-- WORK REQUIRED --
Repeat the lines that follow, leaving nothing out.

-- MATERIAL --
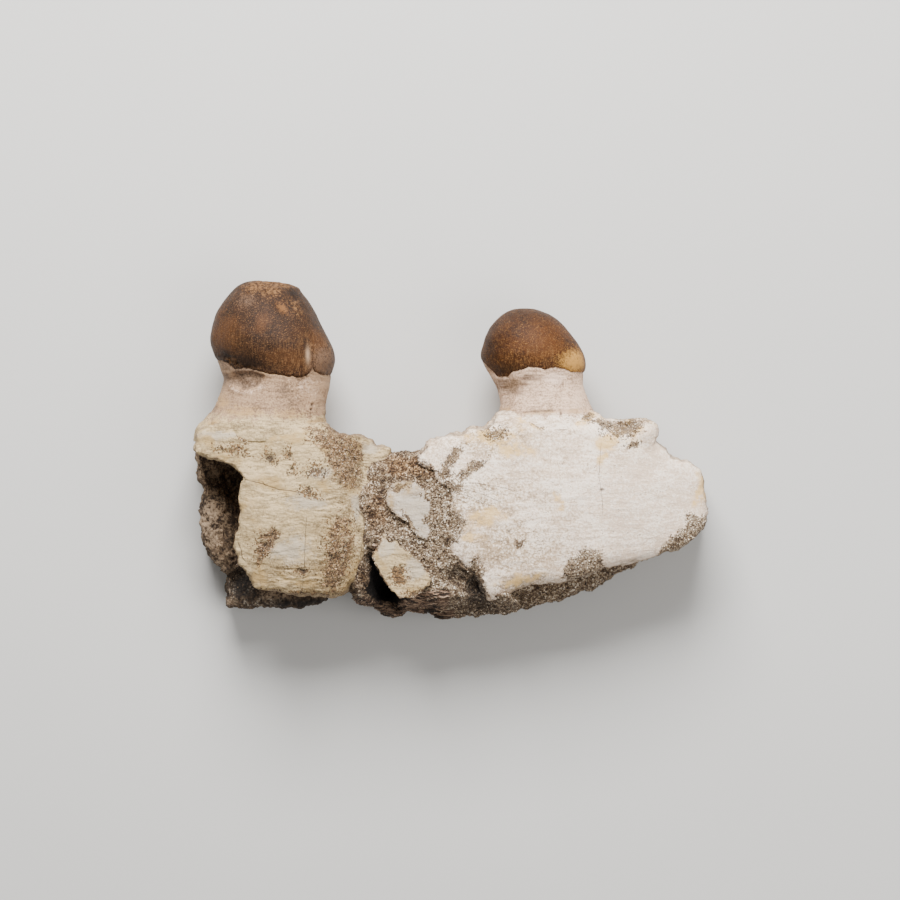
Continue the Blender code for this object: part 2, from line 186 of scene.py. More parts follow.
# %% [markdown]
# A broken edge is what the eye knows a fossil by. Each piece starts from an outline of a few dozen corners.
# Points are laid along it at even steps, and fractal noise frays it as a break through bone does, grain by
# grain. A Displace modifier could fray it too, but its numbers would be lost to the marks.

# %% Broken outlines
def along_outline(corners, count):
    """count points spaced evenly along a closed outline, averaged twice with their neighbours."""
    closed = np.vstack([corners, corners[:1]])
    reach = np.concatenate([[0], np.cumsum(np.linalg.norm(np.diff(closed, axis=0), axis=1))])
    at = np.arange(count) / count * reach[-1]
    points = np.column_stack([np.interp(at, reach, closed[:, axis]) for axis in (0, 1)])
    for _ in range(2):
        points = (np.roll(points, 1, axis=0) + 2 * points + np.roll(points, -1, axis=0)) / 4
    return points


def ragged(outline, amount, grain, seed):
    """The outline pushed out and in by fractal noise, as a fracture through grainy bone runs."""
    run = np.roll(outline, -1, axis=0) - np.roll(outline, 1, axis=0)
    outward = np.column_stack([run[:, 1], -run[:, 0]]) / np.linalg.norm(run, axis=1)[:, None]
    level = np.column_stack([outline, np.zeros(len(outline))])
    return outline + amount * rough_noise(level, grain, seed, 4, 0.6)[:, None] * outward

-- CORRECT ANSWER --
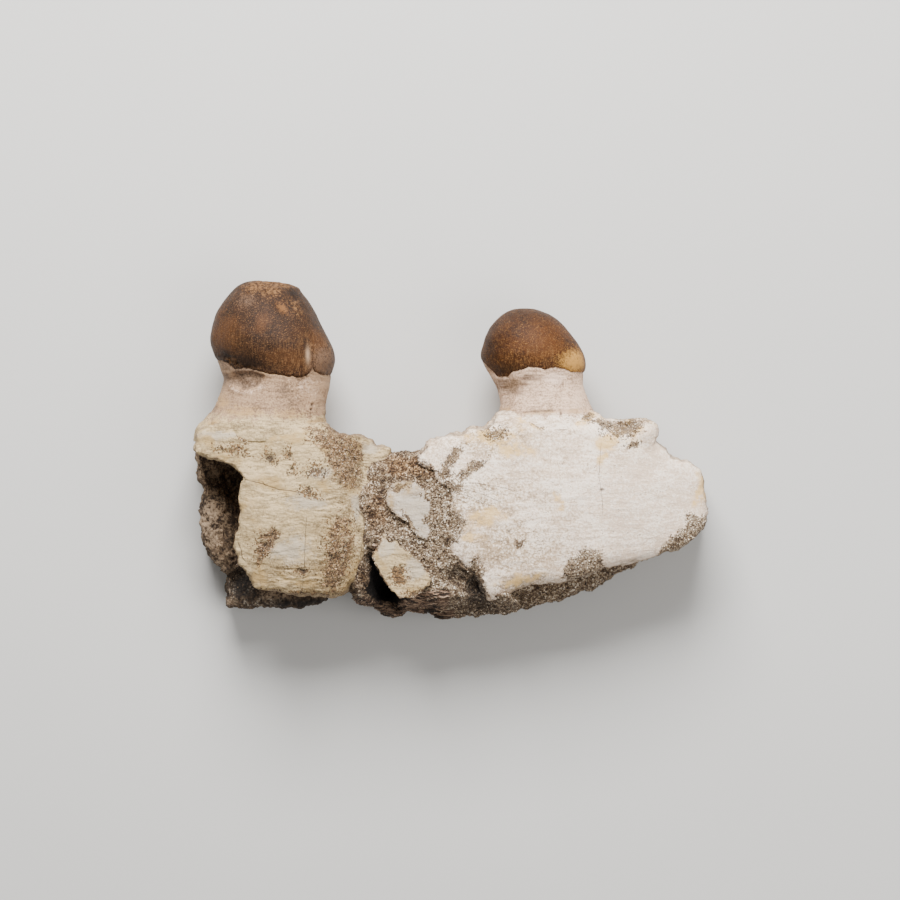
Continue the Blender code for this object: part 2, from line 186 of scene.py. More parts follow.
# %% [markdown]
# A broken edge is what the eye knows a fossil by. Each piece starts from an outline of a few dozen corners.
# Points are laid along it at even steps, and fractal noise frays it as a break through bone does, grain by
# grain. A Displace modifier could fray it too, but its numbers would be lost to the marks.

# %% Broken outlines
def along_outline(corners, count):
    """count points spaced evenly along a closed outline, averaged twice with their neighbours."""
    closed = np.vstack([corners, corners[:1]])
    reach = np.concatenate([[0], np.cumsum(np.linalg.norm(np.diff(closed, axis=0), axis=1))])
    at = np.arange(count) / count * reach[-1]
    points = np.column_stack([np.interp(at, reach, closed[:, axis]) for axis in (0, 1)])
    for _ in range(2):
        points = (np.roll(points, 1, axis=0) + 2 * points + np.roll(points, -1, axis=0)) / 4
    return points


def ragged(outline, amount, grain, seed):
    """The outline pushed out and in by fractal noise, as a fracture through grainy bone runs."""
    run = np.roll(outline, -1, axis=0) - np.roll(outline, 1, axis=0)
    outward = np.column_stack([run[:, 1], -run[:, 0]]) / np.linalg.norm(run, axis=1)[:, None]
    level = np.column_stack([outline, np.zeros(len(outline))])
    return outline + amount * rough_noise(level, grain, seed, 4, 0.6)[:, None] * outward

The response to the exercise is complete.